**Task brief:** What is needed is an exact copy of the lines from the one containing "place() case();" to the one containing "obj.matrix_world = Matrix.Identity(4)", both lines included, and no other lines.

---------- Data

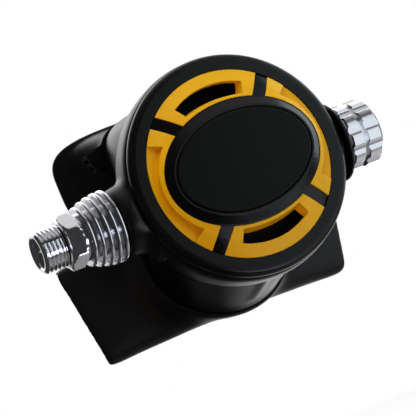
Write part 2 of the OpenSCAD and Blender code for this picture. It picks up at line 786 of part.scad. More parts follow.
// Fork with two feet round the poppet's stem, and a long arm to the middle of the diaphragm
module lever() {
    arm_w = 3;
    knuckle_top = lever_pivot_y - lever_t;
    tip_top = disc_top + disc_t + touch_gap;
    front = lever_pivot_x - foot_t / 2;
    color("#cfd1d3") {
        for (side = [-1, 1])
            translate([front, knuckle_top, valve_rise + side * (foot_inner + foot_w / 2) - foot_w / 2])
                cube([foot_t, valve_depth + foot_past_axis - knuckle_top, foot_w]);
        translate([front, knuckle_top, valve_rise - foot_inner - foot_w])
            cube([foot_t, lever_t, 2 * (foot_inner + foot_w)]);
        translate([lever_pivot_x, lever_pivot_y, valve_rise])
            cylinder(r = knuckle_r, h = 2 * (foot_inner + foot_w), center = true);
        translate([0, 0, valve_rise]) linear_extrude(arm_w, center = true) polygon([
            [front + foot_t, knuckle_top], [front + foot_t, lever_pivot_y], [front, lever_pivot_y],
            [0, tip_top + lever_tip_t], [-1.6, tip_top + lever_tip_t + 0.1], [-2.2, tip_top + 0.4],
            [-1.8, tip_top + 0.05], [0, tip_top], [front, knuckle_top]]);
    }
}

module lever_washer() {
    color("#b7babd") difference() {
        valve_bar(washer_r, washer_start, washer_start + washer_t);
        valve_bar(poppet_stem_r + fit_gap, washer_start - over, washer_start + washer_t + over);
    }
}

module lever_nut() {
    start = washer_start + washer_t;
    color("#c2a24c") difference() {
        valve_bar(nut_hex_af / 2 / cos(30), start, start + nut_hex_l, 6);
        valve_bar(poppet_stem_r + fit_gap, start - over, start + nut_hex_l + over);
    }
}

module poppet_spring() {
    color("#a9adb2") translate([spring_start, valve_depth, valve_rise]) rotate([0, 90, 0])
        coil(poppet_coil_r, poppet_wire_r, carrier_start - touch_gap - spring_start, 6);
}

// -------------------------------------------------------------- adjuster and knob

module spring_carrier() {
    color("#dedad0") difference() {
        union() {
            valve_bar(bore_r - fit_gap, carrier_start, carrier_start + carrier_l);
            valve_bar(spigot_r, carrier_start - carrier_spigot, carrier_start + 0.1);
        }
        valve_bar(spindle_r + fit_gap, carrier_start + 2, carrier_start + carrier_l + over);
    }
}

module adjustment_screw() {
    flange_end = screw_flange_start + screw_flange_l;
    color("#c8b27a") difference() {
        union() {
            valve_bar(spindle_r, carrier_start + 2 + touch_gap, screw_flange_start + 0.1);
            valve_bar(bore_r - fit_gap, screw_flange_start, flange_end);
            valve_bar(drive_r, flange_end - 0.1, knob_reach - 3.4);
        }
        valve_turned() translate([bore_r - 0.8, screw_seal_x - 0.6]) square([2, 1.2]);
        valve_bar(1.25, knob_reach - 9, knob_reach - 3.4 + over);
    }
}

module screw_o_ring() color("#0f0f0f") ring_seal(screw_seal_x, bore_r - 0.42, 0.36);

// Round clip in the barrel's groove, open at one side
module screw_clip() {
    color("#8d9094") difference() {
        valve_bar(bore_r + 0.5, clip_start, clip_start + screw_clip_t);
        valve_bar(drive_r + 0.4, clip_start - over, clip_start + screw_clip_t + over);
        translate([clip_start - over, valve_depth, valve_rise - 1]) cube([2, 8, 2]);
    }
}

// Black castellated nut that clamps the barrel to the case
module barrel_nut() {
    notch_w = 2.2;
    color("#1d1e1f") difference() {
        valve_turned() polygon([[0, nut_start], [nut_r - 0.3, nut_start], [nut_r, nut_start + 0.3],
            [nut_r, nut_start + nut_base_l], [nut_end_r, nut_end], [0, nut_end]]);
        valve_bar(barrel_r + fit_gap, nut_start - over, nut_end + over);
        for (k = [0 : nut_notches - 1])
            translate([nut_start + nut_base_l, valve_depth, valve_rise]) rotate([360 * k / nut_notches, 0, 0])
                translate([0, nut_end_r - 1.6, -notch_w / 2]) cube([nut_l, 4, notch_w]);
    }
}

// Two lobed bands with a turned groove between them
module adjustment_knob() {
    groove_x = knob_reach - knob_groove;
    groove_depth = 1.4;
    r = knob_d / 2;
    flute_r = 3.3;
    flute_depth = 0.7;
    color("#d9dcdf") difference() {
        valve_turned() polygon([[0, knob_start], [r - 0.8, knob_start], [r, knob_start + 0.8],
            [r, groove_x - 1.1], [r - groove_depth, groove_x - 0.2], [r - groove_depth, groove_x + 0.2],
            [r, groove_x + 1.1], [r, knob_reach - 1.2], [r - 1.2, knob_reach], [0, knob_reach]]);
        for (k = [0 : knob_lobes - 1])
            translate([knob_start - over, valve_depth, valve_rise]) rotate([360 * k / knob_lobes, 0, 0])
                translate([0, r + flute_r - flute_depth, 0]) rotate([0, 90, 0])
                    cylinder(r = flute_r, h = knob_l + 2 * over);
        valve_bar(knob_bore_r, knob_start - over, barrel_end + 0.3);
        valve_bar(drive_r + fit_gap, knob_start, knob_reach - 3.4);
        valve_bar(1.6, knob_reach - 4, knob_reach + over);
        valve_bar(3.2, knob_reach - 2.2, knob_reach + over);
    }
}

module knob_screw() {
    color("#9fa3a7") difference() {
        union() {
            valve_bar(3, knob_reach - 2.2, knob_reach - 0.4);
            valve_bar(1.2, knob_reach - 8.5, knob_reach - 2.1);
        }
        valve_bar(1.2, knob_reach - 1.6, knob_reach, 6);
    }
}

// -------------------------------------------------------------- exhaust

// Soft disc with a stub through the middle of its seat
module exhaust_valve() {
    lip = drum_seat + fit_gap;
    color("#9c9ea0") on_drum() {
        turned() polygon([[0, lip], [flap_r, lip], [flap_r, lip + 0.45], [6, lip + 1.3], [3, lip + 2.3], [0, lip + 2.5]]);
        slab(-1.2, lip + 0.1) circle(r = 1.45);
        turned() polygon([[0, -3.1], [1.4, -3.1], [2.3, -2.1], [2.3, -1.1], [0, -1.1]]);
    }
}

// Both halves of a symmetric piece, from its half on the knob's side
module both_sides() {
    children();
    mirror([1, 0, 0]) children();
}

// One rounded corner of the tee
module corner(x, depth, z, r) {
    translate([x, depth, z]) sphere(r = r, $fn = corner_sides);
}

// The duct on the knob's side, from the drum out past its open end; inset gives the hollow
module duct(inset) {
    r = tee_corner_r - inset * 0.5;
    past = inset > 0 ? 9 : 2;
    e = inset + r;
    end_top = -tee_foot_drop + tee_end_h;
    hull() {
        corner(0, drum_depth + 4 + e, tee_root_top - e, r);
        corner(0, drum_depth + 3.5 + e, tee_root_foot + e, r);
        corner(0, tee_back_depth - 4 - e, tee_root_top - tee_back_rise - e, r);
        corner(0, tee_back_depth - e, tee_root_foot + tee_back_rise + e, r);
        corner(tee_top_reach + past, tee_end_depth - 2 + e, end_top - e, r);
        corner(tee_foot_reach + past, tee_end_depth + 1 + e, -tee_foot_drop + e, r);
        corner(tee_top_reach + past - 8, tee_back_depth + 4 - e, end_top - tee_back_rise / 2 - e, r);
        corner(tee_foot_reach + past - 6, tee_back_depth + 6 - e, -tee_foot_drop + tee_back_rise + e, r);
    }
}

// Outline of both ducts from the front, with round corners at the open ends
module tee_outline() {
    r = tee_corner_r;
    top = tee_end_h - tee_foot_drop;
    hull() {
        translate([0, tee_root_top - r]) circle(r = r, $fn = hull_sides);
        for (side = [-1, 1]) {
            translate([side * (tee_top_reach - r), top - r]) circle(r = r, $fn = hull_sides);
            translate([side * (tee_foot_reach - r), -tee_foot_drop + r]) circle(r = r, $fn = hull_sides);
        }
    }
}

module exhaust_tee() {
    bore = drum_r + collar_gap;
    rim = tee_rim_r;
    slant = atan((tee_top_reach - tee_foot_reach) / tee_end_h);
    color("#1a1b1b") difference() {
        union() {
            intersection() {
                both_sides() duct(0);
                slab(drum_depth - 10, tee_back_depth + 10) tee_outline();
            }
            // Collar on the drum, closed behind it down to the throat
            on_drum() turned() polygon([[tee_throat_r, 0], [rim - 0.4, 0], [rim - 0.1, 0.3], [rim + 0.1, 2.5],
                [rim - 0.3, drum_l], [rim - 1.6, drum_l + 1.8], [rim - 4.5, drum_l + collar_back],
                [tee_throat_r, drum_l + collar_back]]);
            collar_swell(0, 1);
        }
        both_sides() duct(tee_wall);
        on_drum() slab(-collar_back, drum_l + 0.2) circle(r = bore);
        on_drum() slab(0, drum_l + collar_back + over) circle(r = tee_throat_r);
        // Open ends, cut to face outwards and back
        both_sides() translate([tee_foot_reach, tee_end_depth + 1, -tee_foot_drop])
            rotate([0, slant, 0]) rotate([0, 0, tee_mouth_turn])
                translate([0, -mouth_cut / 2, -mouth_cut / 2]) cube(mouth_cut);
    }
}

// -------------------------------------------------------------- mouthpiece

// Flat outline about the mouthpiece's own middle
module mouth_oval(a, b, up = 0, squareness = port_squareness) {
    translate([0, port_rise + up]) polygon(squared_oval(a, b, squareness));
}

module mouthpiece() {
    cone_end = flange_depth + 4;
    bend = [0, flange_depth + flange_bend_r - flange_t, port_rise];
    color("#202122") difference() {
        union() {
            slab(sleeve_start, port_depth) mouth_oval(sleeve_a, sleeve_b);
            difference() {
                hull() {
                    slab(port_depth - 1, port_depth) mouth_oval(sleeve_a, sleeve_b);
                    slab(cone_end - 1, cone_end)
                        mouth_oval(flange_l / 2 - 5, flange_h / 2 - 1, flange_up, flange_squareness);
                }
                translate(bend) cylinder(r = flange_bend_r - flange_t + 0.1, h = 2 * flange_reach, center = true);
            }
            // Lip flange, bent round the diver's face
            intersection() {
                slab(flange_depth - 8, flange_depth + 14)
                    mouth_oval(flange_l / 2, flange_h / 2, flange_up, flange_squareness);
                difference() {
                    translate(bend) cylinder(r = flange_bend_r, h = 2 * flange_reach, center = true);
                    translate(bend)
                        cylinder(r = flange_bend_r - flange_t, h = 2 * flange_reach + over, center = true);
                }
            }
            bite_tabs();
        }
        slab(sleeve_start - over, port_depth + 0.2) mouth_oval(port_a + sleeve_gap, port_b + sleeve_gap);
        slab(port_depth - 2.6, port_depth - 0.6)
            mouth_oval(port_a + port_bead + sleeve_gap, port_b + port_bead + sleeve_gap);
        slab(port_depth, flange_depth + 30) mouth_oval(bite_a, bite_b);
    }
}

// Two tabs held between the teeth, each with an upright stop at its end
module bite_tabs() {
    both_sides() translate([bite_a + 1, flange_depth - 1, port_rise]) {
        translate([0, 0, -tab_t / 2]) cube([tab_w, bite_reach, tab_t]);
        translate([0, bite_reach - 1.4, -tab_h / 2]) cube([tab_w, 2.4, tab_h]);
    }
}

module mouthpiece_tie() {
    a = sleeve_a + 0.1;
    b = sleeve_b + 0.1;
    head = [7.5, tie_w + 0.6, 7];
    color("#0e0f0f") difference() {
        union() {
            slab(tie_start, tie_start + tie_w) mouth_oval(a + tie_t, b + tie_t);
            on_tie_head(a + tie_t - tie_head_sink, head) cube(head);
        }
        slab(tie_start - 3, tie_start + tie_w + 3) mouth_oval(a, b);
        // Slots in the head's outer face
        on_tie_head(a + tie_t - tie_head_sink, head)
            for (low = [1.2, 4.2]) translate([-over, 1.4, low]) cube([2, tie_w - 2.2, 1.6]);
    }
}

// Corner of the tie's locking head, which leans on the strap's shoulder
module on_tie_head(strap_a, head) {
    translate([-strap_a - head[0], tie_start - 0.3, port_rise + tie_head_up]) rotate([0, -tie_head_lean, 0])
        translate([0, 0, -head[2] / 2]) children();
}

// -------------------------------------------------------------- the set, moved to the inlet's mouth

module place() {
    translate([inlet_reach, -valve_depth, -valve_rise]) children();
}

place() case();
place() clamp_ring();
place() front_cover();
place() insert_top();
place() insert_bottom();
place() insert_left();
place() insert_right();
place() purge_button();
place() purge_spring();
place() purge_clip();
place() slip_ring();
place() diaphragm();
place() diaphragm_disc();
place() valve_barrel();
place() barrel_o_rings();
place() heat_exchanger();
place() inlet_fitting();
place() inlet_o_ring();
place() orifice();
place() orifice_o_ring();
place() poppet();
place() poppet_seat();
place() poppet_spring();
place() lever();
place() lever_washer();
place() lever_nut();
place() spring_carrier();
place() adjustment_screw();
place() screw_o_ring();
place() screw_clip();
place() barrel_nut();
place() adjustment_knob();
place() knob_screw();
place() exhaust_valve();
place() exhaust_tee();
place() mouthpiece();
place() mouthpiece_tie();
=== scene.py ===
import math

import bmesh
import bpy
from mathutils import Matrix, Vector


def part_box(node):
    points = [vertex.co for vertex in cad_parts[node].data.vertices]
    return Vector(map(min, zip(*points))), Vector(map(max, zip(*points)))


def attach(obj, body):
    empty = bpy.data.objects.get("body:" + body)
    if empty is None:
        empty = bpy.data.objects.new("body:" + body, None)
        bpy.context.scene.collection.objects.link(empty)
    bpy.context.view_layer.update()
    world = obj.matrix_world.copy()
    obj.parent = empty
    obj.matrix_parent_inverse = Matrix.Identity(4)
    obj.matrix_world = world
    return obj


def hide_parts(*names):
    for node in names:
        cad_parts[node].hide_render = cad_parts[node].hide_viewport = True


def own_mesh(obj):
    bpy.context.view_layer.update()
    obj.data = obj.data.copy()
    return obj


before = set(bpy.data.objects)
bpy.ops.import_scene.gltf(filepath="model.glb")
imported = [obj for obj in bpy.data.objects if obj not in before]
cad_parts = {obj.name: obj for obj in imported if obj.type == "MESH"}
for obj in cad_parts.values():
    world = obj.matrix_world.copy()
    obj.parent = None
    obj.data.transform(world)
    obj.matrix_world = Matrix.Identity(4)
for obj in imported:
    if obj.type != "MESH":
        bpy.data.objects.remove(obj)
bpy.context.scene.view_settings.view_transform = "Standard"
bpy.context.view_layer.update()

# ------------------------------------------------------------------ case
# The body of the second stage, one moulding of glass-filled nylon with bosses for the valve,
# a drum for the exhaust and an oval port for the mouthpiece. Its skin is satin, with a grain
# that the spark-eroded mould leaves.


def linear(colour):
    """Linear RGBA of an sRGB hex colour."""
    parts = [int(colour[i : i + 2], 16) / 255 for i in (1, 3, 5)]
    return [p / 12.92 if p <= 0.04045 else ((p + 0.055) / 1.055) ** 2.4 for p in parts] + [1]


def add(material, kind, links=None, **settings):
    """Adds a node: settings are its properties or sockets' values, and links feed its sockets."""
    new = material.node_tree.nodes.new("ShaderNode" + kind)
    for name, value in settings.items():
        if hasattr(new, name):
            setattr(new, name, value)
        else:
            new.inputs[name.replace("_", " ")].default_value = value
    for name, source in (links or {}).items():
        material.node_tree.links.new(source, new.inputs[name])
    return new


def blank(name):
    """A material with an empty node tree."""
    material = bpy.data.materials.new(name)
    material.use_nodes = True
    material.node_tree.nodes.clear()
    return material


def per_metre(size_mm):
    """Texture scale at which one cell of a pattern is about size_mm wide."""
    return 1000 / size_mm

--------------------

**Complete output:**
place() case();
place() clamp_ring();
place() front_cover();
place() insert_top();
place() insert_bottom();
place() insert_left();
place() insert_right();
place() purge_button();
place() purge_spring();
place() purge_clip();
place() slip_ring();
place() diaphragm();
place() diaphragm_disc();
place() valve_barrel();
place() barrel_o_rings();
place() heat_exchanger();
place() inlet_fitting();
place() inlet_o_ring();
place() orifice();
place() orifice_o_ring();
place() poppet();
place() poppet_seat();
place() poppet_spring();
place() lever();
place() lever_washer();
place() lever_nut();
place() spring_carrier();
place() adjustment_screw();
place() screw_o_ring();
place() screw_clip();
place() barrel_nut();
place() adjustment_knob();
place() knob_screw();
place() exhaust_valve();
place() exhaust_tee();
place() mouthpiece();
place() mouthpiece_tie();
=== scene.py ===
import math

import bmesh
import bpy
from mathutils import Matrix, Vector


def part_box(node):
    points = [vertex.co for vertex in cad_parts[node].data.vertices]
    return Vector(map(min, zip(*points))), Vector(map(max, zip(*points)))


def attach(obj, body):
    empty = bpy.data.objects.get("body:" + body)
    if empty is None:
        empty = bpy.data.objects.new("body:" + body, None)
        bpy.context.scene.collection.objects.link(empty)
    bpy.context.view_layer.update()
    world = obj.matrix_world.copy()
    obj.parent = empty
    obj.matrix_parent_inverse = Matrix.Identity(4)
    obj.matrix_world = world
    return obj


def hide_parts(*names):
    for node in names:
        cad_parts[node].hide_render = cad_parts[node].hide_viewport = True


def own_mesh(obj):
    bpy.context.view_layer.update()
    obj.data = obj.data.copy()
    return obj


before = set(bpy.data.objects)
bpy.ops.import_scene.gltf(filepath="model.glb")
imported = [obj for obj in bpy.data.objects if obj not in before]
cad_parts = {obj.name: obj for obj in imported if obj.type == "MESH"}
for obj in cad_parts.values():
    world = obj.matrix_world.copy()
    obj.parent = None
    obj.data.transform(world)
    obj.matrix_world = Matrix.Identity(4)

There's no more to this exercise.